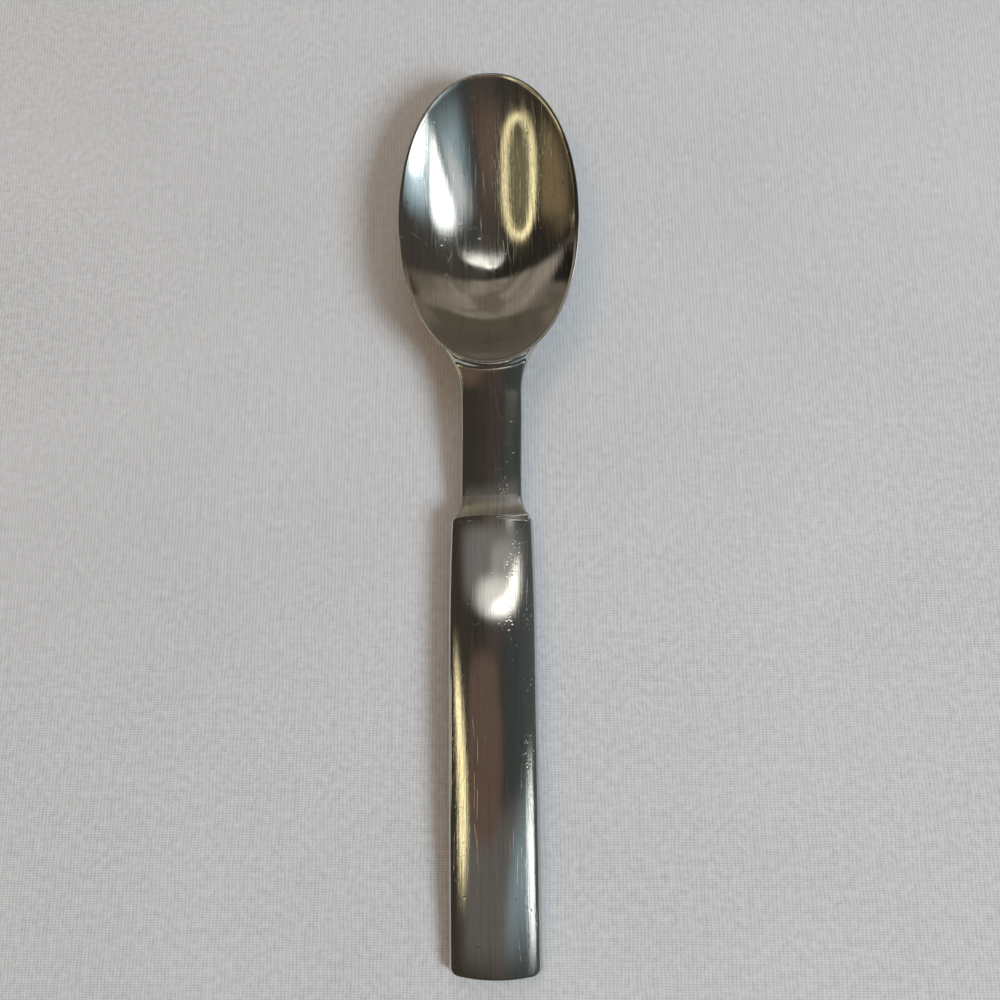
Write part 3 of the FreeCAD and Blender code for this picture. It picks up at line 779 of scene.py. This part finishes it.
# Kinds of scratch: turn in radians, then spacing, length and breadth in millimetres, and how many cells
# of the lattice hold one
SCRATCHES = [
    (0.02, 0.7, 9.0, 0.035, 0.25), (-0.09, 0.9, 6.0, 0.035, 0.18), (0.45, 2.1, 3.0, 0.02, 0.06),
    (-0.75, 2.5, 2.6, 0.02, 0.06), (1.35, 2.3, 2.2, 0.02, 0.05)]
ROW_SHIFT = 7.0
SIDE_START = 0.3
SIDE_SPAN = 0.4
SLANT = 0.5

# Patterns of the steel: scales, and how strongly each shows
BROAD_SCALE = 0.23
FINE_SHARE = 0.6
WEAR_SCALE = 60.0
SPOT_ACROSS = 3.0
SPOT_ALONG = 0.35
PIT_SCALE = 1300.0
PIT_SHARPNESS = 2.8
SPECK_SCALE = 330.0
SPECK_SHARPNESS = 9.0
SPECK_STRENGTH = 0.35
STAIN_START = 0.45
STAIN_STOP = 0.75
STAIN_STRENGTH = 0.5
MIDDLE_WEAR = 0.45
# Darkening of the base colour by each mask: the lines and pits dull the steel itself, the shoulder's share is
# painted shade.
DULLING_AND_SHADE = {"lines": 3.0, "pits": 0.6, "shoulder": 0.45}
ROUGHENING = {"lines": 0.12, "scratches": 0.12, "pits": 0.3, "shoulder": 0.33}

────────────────

**Work required**:
Only the lines from the beginning of the material above through the line with "SLANT = 0.5" are wanted; extract them exactly.

**Problem solution**:
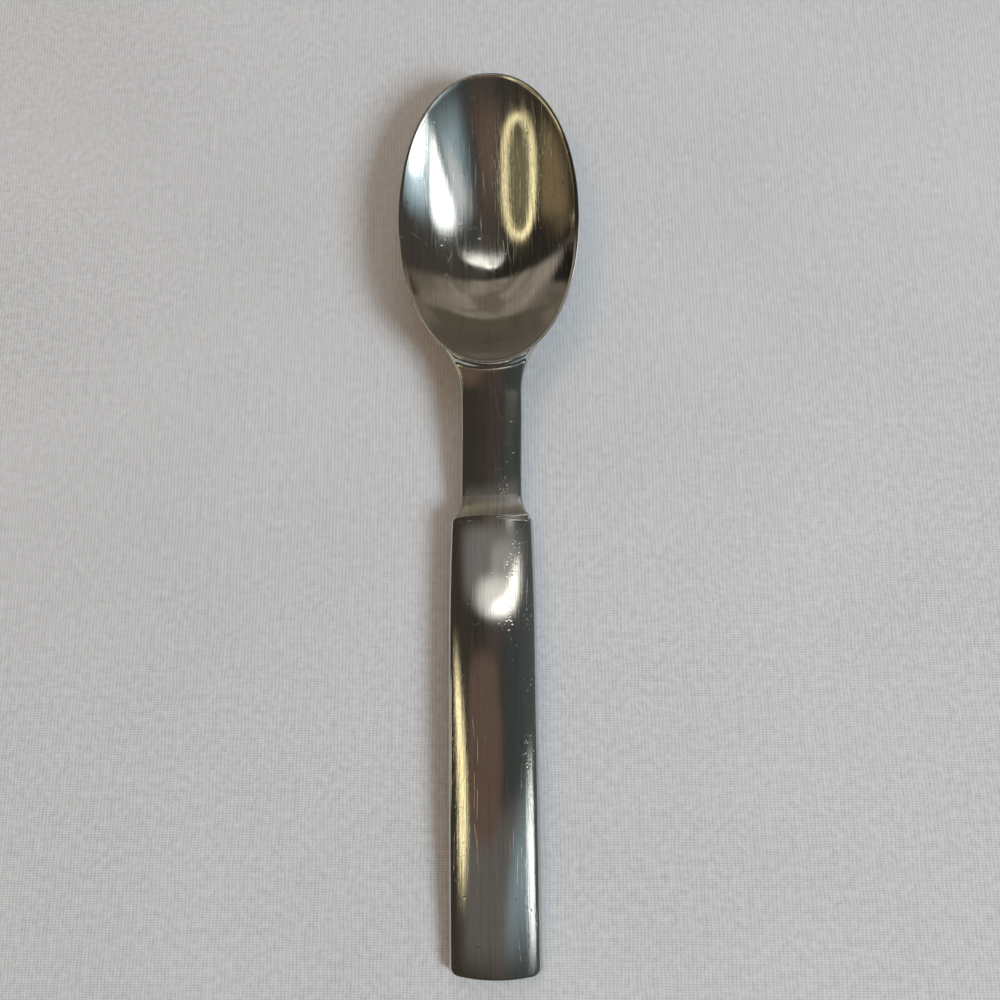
Write part 3 of the FreeCAD and Blender code for this picture. It picks up at line 779 of scene.py. This part finishes it.
# Kinds of scratch: turn in radians, then spacing, length and breadth in millimetres, and how many cells
# of the lattice hold one
SCRATCHES = [
    (0.02, 0.7, 9.0, 0.035, 0.25), (-0.09, 0.9, 6.0, 0.035, 0.18), (0.45, 2.1, 3.0, 0.02, 0.06),
    (-0.75, 2.5, 2.6, 0.02, 0.06), (1.35, 2.3, 2.2, 0.02, 0.05)]
ROW_SHIFT = 7.0
SIDE_START = 0.3
SIDE_SPAN = 0.4
SLANT = 0.5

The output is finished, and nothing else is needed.